Thankfully, the drugs helped a little and I was able to keep going and keep some liquids down. After about an hour, a local came by on horseback, and after some negotiating, I managed to bargain my way onto his horse in his stead. It was a relief not to be walking, but the horse trotting and crossing rivers and large rocks jolted my insides so bad that I threw up a couple more times.
After what felt like eternity, we reached our lunch stop for the day, I slid off the horse and crawled over to a nearby tree and lay down in the grassy shade, so incredibly grateful to not be moving anymore.
I didn´t eat much those next 2 days, but I was beginning to feel better by that evening...even well enough to go to the Hot Springs in Santa Maria with the rest of the group. It was an incredible setting, and it was so nice to get a sense of cleanliness after 3 days of roughing it.
Thankfully, the next day was pretty easy, without much climbing...just a long trek along the River Urumbata towards the train tracks leading to Aguas Caliente...the town at the foot of the mountains of Machu Picchu. It was now lush green jungle and we saw lots of beautiful birds, cascading waterfalls, and got eaten alive by swarms of mosquitoes.
The night before our dawn climb to Machu Picchu I was again, unable to sleep a wink. The entire next day I ran entirely on adrenaline and the excitement of seeing a sight I´d been dreaming about for nearly 20 years.
We set out at 3:30 in the morning with headlamps to tackle the very steep climb up the incan stairs to the entrance gates of Machu Picchu. It was a ridiculously steep climb, but it felt worth it when we claimed one of the first places in line to be allowed in. Walking into the ruins just as dawn was breaking is a spectacle I will not soon forget. Nothing can prepare you for that first glimpse of this wonder of the world, and as I gazed on this lost city of the Incas, surrounded by the mist enveloped green peaks, I couldn´t help but be overcome with emotion and tears flooded my eyes. It was so unreal...to finally be here.
We all raced through the ruins to get " in line " for permits to climb the famed Wana Picchu mountain, since only the first 400 hikers are permitted to get to its summit on a daily basis. Nearly 5000 tourists visit Machu Picchu on any given day.

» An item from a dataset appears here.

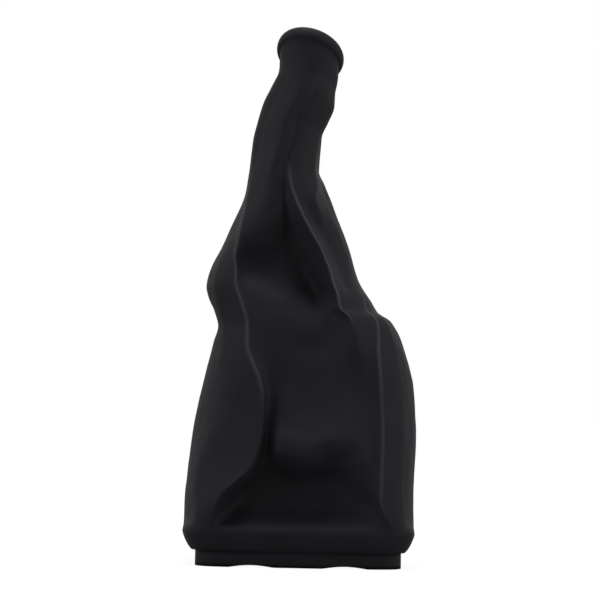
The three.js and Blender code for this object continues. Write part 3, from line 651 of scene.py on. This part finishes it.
pl.new(share.outputs["Value"], blend.inputs["Fac"])
pl.new(sheet.outputs["BSDF"], blend.inputs[1])
pl.new(glow.outputs["Emission"], blend.inputs[2])
pl.new(blend.outputs["Shader"], pn["Material Output"].inputs["Surface"])
floor_mesh.materials.append(paper)

# The room is plain white all round: seen directly, in a gloss or through something it's at full white, and
# as a lamp it's dim.
ROOM_AS_LAMP = 0.22
ROOM_SEEN = 1.0
world = bpy.data.worlds.new("white room")
scene.world = world
world.use_nodes = True
wn, wl = world.node_tree.nodes, world.node_tree.links
room = wn["Background"]
room.inputs["Color"].default_value = (1, 1, 1, 1)
rays = wn.new("ShaderNodeLightPath")
seen = wn.new("ShaderNodeMath")
seen.operation = "ADD"
shown = wn.new("ShaderNodeMath")
shown.operation = "MAXIMUM"
level = wn.new("ShaderNodeMapRange")
level.inputs["To Min"].default_value = ROOM_AS_LAMP
level.inputs["To Max"].default_value = ROOM_SEEN
wl.new(rays.outputs["Is Camera Ray"], seen.inputs[0])
wl.new(rays.outputs["Is Glossy Ray"], seen.inputs[1])
wl.new(seen.outputs["Value"], shown.inputs[0])
wl.new(rays.outputs["Is Transmission Ray"], shown.inputs[1])
wl.new(shown.outputs["Value"], level.inputs["Value"])
wl.new(level.outputs["Result"], room.inputs["Strength"])

# Three plain square soft lamps, one overhead and one to each side, turned towards the boot's middle. Each
# has a name, a place, a size and a power in watts.
LIT_POINT = Vector((0, 0, 0.15))
LAMPS = [
    ("overhead", (0, -0.12, 1.5), 0.9, 20),
    ("left side", (-1.2, -0.5, 0.35), 0.8, 7.8),
    ("right side", (1.2, -0.5, 0.35), 0.8, 7.5),
]
for name, place, size, power in LAMPS:
    lamp_data = bpy.data.lights.new(name, "AREA")
    lamp_data.shape = "SQUARE"
    lamp_data.size = size
    lamp_data.energy = power
    lamp = bpy.data.objects.new(name, lamp_data)
    scene.collection.objects.link(lamp)
    lamp.location = place
    lamp.rotation_euler = (LIT_POINT - Vector(place)).to_track_quat("-Z", "Y").to_euler()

After a two hour tour led by our guide Nico on the history and story of the city, it was time to head up the peak. I was so tired that I nearly fell asleep standing during the tour, so I´m not sure how I managed to summit the 700 metre climb. It was ridiculously steep and narrow, and having to make room for some people descending as we climbed was particularly precarious. I was a puddle. My legs shook with the effort. Just when I thought we´d reached the summit...we had to CRAWL through a very narrow tunnel like cave in order to emerge on top on the other side. It was barely large enough to push my body through.
The view made it all worthwhile...the ruins below us formed the shape of the condor and looked like a small spec all those metres below us. The bridge we had crossed the river on the day before was but a brown spec on the valley floor below us.

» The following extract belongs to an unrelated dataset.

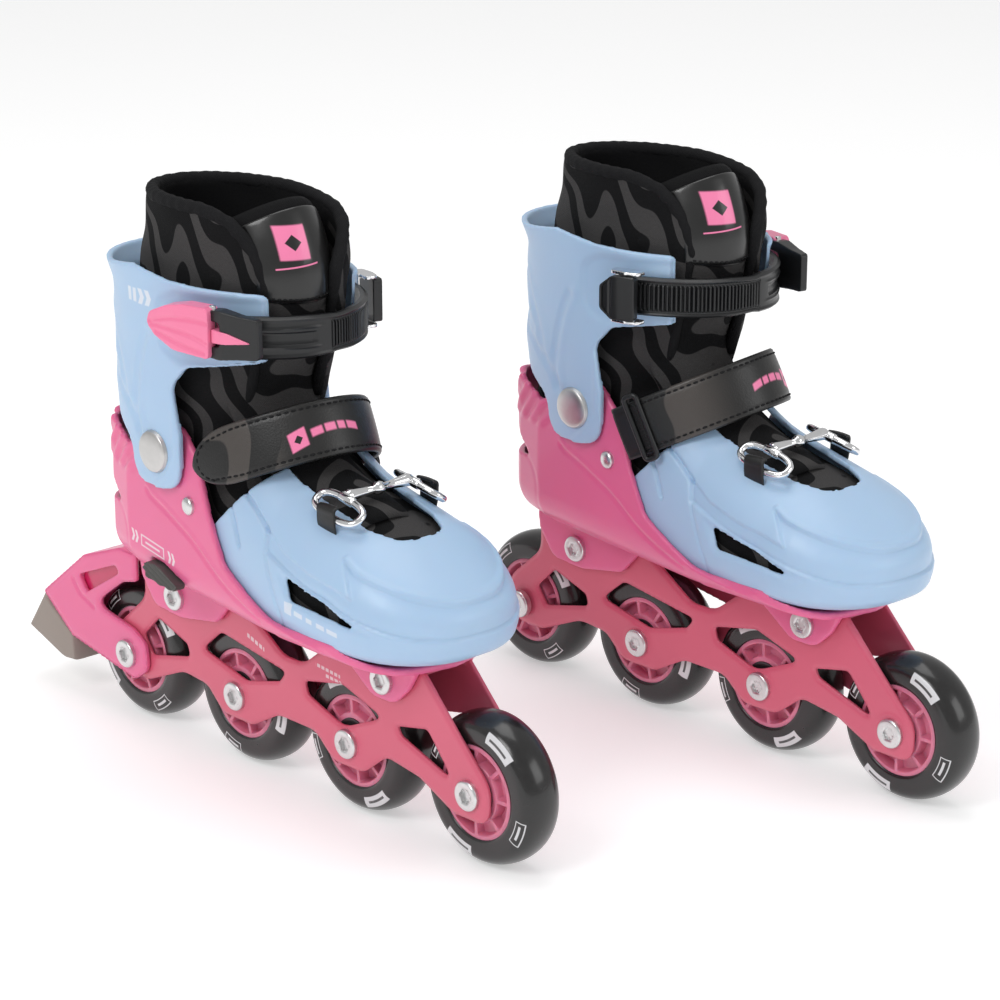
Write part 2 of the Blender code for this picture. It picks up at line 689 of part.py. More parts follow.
def build_brake_arm(name):
    """Fork over the rear wheel: two cheeks on the axle, one roof, and a heel that carries the pad."""
    outline = [
        (-70, 49.5, 2), (-34, 77.5, 6), (-4, 88.5, 8), (8.6, 88, 2), (8.6, 74, 2), (-3, 71, 6), (-27, 54, 5),
        (4, 48.5, 8), (14, 43, 6), (15.5, 30, 8), (5, 22.5, 6), (-18, 26.5, 8), (-46.5, 31.5, 2),
    ]
    arm = plate(name, [rounded(outline, 2)], -ARM_HALF_WIDTH, ARM_HALF_WIDTH, PINK)
    room = [(-38, 30, 2), (-41, 60, 4), (-32, 73, 6), (-4, 84.5, 6), (30, 84.5, 0), (30, 10, 0), (-30, 10, 0)]
    cavity = plate(name + "_room", [rounded(room, 2)], -LOBE_IN, LOBE_IN)
    boolean(arm, cavity)
    boolean(arm, drill(name + "_drill", 0, WHEEL_RADIUS, 4.4 * MM, 40 * MM))
    window = [(-37, 66, 2), (-8, 78.5, 2), (-5, 75, 2), (-31, 59, 2)]
    boolean(arm, side_prism(name + "_window", window, steps=2))
    return arm


def build_brake_pad(name):
    outline = [(-72.8, 48.6, 0), (-88, 26, 1), (-57, 14.5, 3), (-46, 17, 3), (-46.9, 31.0, 0)]
    return plate(name, [rounded(outline, 2)], -17 * MM, 17 * MM, GREY_RUBBER)


# ---------------------------------------------------------------- assembly

def pivot(name, place, parent=None):
    empty = bpy.data.objects.new(name, None)
    PARTS.objects.link(empty)
    empty.parent = parent
    empty.location = place
    empty.empty_display_size = 0.02
    return empty


def seat(obj, empty, place):
    """Hang a piece, and the cutters that shape it, on an empty without moving them."""
    cutters = [step.object for step in obj.modifiers if step.type == "BOOLEAN"]
    for item in [obj] + cutters:
        item.parent = empty
        item.location = Vector(item.location) - Vector(place)


def build_right(root):
    """Every piece of the right skate, hung on the empty of the joint that moves it."""
    home = (0, 0, 0)
    at_ankle = (ANKLE[0], 0, ANKLE[1])
    still = [build_frame("right_frame"), build_heel_shell("right_heel_shell"),
             build_liner_foot("right_liner_foot"), build_instep_strap("right_instep_strap"),
             build_cuff_rivet("right_cuff_rivet_lateral", -1), build_cuff_rivet("right_cuff_rivet_medial", 1)]
    for end, x in zip(("rear", "front"), MOUNT_X):
        bolt = build_bolt(f"right_mount_bolt_{end}", LOBE_OUT + GAP, 6.5 * MM, 3.2 * MM)
        bolt.location = (x, 0, MOUNT_Z)
        still.append(bolt)
    for obj in still:
        seat(obj, root, home)
    moving = (
        ("toe_slide", TOE_REST, [build_toe_shell("right_toe_shell"), build_toe_clip("right_toe_clip")]),
        ("button_slide", BUTTON_REST, [build_size_button("right_size_button")]),
        ("ankle", at_ankle, [build_cuff("right_cuff"), build_liner_collar("right_liner_collar"),
                             build_ladder_strap("right_ladder_strap"),
                             build_ratchet_bracket("right_ratchet_bracket")]),
        ("lever_pin", LEVER_PIN, [build_buckle_lever("right_buckle_lever")]),
        ("ratchet_pin", RATCHET_PIN, [build_ratchet_lever("right_ratchet_lever")]),
    )
    for name, place, pieces in moving:
        empty = pivot(f"right_{name}", place, root)
        for obj in pieces:
            seat(obj, empty, place)
    for number in range(1, 5):
        axle = pivot(f"right_axle_{number}", ((number - 1) * AXLE_PITCH, 0, WHEEL_RADIUS), root)
        shoulder = GAP + (ARM_HALF_WIDTH if number == 1 else PLATE_OUT)
        for obj in (build_wheel(f"right_wheel_{number}", TYRE), build_bearings(f"right_bearings_{number}"),
                    build_bolt(f"right_axle_bolt_{number}", shoulder)):
            seat(obj, axle, home)


def mirror_left(right_root, left_root):
    """Mirrored copy of every right piece but the brake, on a mirrored set of empties."""
    bpy.context.view_layer.update()
    graph = bpy.context.evaluated_depsgraph_get()
    flip = Matrix.Scale(-1, 4, (0, 1, 0))
    empties = {right_root: left_root}
    pieces = []
    for obj in list(PARTS.objects):
        if obj.type == "EMPTY" and obj.parent == right_root:
            x, y, z = obj.location
            empties[obj] = pivot(obj.name.replace(RIGHT, LEFT, 1), (x, -y, z), left_root)
        elif obj.type == "MESH":
            pieces.append(obj)
    for obj in pieces:
        mesh = bpy.data.meshes.new_from_object(obj.evaluated_get(graph))
        local = obj.parent.matrix_world.inverted() @ obj.matrix_world
        mesh.transform(flip @ local)
        mesh.flip_normals()
        copy = new_object(obj.name.replace(RIGHT, LEFT, 1), mesh)
        copy.parent = empties[obj.parent]


def build_brake(root):
    for obj in (build_brake_arm("right_brake_arm"), build_brake_pad("right_brake_pad")):
        seat(obj, root, (0, 0, 0))


def main():
    right_root = pivot("right_skate", (*RIGHT_ORIGIN, 0))
    left_root = pivot("left_skate", (RIGHT_ORIGIN[0] + LEFT_STEP[0], RIGHT_ORIGIN[1] + LEFT_STEP[1], 0))
    build_right(right_root)
    mirror_left(right_root, left_root)
    build_brake(right_root)


main()
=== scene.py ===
"""A pair of adjustable inline skates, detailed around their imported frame.

Every piece is made in the right skate's own millimetres: X forward from the rear axle, Y to the skater's left,
Z up from the floor, the outer side at -Y. The left skate takes the mirrored piece.
"""
import json
import math

import bmesh
import bpy
import numpy as np
from mathutils import Matrix, Vector


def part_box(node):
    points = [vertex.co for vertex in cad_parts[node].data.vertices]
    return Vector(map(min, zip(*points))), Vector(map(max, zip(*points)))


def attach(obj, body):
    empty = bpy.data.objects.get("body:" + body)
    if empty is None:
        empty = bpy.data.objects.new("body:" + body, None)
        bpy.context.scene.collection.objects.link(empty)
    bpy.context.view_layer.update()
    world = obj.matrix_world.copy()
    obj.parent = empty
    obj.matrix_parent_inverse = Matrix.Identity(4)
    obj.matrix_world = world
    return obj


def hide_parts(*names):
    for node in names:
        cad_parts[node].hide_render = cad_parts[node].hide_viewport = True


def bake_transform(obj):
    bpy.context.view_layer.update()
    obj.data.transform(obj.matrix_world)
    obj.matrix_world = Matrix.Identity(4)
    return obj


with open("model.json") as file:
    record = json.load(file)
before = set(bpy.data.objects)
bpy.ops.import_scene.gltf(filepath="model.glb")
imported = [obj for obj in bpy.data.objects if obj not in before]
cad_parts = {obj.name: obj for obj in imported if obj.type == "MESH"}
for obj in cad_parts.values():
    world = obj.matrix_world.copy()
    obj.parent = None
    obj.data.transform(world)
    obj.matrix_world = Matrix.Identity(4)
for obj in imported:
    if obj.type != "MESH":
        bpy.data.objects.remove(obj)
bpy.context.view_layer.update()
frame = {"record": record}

bl_info = {
    "name": "Adjustable inline skates",
    "version": (1, 0, 0),
    "blender": (4, 5, 0),
    "location": "View3D > Sidebar > Skates",
    "description": "Builds the shells, liners, straps, frames and wheels of a pair of inline skates",
    "category": "Object",
}

MM = 0.001
ACROSS = Matrix.Diagonal((1, -1, 1, 1))
SIDES = ("right", "left")
AXLE_Z = 35.0
AXLE_PITCH = 81.0
ANKLE = (65.5, 159.0)
LEVER_PIN = (112.0, -42.3, 224.0)
RATCHET_PIN = (107.5, 45.9, 221.5)
CLIP = (168.5, 24.0, 151.4)


# ---------------------------------------------------------------- sizes and colours

def colour(name, text, value):
    """Colour swatch of the panel."""
    return bpy.props.FloatVectorProperty(name=name, description=text, default=value, size=3,
                                         subtype="COLOR", min=0, max=1)


class SkateSizes(bpy.types.PropertyGroup):
    """Sizes a maker would change; all in millimetres."""
    shell_grain: bpy.props.FloatProperty(name="Shell cell", description="Cell the shells are moulded at, mm",
                                         default=0.9, min=0.5, max=4)
    frame_grain: bpy.props.FloatProperty(name="Frame cell", description="Cell the frames are moulded at, mm",
                                         default=0.62, min=0.4, max=3)
    small_grain: bpy.props.FloatProperty(name="Small part cell", description="Cell of buckles and clips, mm",
                                         default=0.36, min=0.3, max=2)
    rim_roll: bpy.props.FloatProperty(name="Rim roll", description="Radius of the liner's rolled edge, mm",
                                      default=3.7, min=1, max=6)
    wheel_crown: bpy.props.FloatProperty(name="Wheel radius", description="Rolling radius of a wheel, mm",
                                         default=35.0, min=30, max=38)
    stitch_pitch: bpy.props.FloatProperty(name="Stitch pitch", description="Distance between stitches, mm",
                                          default=3.4, min=1.5, max=6)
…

Most unfortunately, despite being the one person who had paid through the nose for this trip, I also seemed to be the one person singled out to return to Ollantaytambo and on to Cusco on the 2pm train- everyone else on the trip was reserved on the 6pm train. I was very upset at having to leave the site early as I wanted to spend the day there. Having said that, by the time I descended from Wana Picchu, and climbed up to the Guard House to take some of those iconic photographs...I had been walking for nearly 10 hours and I was completely wrecked. I would never have suspected that of our gruelling 5 day trek, the day in Machu Picchu was going to test me physically the most.

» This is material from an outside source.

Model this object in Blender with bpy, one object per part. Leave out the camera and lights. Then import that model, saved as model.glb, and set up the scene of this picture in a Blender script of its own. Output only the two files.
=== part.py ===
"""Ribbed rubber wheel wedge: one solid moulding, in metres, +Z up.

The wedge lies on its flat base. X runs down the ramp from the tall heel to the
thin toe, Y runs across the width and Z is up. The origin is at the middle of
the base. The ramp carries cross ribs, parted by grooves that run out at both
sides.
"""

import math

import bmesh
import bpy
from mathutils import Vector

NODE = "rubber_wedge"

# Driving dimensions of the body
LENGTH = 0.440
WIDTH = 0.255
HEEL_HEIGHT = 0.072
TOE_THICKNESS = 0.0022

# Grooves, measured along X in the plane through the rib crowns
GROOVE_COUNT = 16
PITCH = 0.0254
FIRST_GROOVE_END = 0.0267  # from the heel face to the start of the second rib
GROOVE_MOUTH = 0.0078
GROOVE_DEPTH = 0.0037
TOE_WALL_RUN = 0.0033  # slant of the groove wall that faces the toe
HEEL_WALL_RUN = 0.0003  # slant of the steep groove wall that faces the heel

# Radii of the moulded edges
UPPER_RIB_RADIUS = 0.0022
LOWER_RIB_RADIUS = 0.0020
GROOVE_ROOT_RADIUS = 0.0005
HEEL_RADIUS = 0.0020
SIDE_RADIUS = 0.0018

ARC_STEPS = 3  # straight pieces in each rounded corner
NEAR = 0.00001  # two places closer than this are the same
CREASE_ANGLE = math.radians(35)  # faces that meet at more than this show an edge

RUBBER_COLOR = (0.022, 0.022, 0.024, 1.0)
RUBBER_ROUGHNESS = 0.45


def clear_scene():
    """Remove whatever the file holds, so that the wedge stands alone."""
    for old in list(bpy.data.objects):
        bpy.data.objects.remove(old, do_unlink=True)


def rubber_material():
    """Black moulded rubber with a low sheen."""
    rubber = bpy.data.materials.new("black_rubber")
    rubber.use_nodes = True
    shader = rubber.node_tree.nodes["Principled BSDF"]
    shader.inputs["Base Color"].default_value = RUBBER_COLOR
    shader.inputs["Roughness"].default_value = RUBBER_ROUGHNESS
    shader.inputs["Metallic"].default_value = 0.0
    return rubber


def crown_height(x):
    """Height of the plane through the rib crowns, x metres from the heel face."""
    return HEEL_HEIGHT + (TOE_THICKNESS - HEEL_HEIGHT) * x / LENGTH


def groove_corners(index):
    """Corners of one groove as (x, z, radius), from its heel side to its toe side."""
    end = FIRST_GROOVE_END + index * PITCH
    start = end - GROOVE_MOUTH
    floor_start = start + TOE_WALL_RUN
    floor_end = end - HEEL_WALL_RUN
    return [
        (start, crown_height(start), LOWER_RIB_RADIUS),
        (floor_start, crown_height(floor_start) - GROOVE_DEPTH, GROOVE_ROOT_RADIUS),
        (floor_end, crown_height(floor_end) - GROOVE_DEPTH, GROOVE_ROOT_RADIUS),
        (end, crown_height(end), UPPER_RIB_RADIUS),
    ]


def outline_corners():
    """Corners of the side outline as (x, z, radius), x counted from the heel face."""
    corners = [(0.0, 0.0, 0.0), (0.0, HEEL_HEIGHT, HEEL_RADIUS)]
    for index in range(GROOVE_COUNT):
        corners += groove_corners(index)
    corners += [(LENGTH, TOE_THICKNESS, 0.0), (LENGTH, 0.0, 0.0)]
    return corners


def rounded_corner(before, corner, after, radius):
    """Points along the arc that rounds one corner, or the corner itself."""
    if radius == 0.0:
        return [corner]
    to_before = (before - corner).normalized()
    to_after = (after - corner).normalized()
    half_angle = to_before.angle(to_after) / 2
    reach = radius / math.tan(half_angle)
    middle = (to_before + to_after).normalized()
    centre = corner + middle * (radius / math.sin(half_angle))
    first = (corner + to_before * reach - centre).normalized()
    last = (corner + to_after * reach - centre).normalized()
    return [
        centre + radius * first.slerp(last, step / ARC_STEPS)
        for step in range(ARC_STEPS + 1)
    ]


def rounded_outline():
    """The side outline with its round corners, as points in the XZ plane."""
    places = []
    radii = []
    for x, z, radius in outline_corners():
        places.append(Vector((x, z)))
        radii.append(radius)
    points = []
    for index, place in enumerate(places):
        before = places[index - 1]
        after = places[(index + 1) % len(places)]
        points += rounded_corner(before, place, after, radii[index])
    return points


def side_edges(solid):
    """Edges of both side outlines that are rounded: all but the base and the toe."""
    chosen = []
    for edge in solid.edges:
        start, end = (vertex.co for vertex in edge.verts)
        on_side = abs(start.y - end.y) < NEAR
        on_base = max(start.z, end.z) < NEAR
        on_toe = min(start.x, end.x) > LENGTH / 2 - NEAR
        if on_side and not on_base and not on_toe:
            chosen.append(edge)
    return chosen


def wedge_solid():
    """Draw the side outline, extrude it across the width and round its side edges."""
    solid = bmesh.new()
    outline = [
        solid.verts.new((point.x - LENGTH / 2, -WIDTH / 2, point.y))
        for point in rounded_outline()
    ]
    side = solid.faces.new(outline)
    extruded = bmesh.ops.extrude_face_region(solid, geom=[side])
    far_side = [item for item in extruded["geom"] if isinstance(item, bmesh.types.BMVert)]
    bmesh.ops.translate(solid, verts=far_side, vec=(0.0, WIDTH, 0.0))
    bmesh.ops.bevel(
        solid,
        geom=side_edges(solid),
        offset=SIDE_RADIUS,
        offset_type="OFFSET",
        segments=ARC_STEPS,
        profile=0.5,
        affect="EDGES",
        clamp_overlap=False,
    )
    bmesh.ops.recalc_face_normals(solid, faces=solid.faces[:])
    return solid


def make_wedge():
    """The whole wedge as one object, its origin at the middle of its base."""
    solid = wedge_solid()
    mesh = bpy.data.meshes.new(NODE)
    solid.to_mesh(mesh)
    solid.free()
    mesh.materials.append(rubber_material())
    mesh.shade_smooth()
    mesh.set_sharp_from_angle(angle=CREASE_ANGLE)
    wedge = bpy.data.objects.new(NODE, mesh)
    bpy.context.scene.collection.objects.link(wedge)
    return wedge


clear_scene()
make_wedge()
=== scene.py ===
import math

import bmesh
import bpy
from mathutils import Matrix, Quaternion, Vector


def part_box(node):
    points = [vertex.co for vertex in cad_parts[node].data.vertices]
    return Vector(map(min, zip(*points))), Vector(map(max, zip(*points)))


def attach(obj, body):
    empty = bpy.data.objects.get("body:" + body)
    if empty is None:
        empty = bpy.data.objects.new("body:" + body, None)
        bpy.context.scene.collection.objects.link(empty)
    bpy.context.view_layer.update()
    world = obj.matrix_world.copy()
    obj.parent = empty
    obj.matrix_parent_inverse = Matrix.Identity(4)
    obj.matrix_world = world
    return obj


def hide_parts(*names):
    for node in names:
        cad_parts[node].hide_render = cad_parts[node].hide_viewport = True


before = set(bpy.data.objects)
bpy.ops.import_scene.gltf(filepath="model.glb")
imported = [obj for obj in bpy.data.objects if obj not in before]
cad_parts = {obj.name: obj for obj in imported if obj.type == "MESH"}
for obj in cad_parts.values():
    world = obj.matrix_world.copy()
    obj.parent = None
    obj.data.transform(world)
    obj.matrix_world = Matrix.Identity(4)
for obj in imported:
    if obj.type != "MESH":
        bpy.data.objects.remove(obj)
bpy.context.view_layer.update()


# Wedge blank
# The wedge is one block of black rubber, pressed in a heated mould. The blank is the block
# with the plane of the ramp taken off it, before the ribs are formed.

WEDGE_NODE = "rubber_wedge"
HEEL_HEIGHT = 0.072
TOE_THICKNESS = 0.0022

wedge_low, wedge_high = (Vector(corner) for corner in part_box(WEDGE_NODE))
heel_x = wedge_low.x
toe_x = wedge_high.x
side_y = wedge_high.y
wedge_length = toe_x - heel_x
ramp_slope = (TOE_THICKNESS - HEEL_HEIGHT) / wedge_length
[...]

I was so dead that I decided to take the bus back down to Aguas Caliente. Sadly, I didn´t even get to say goodbye to the rest of my group, only Nico, who had tried unsuccessfully (bless him) to change my train ticket to the later departure.
By the time the train pulled into Ollantaytambo 3 hours later, I was convinced that I was going to spend the night here and get some rest, and take advantage of the location to see the Sacred Valley before heading back to Cusco the next evening.
Turned out to be a good decision. Actually relieved to be all alone for a change, I ate a quick dinner and then promptly fell asleep around 7pm...only to awake 14 hours later at 9am the following morning. I had needed it.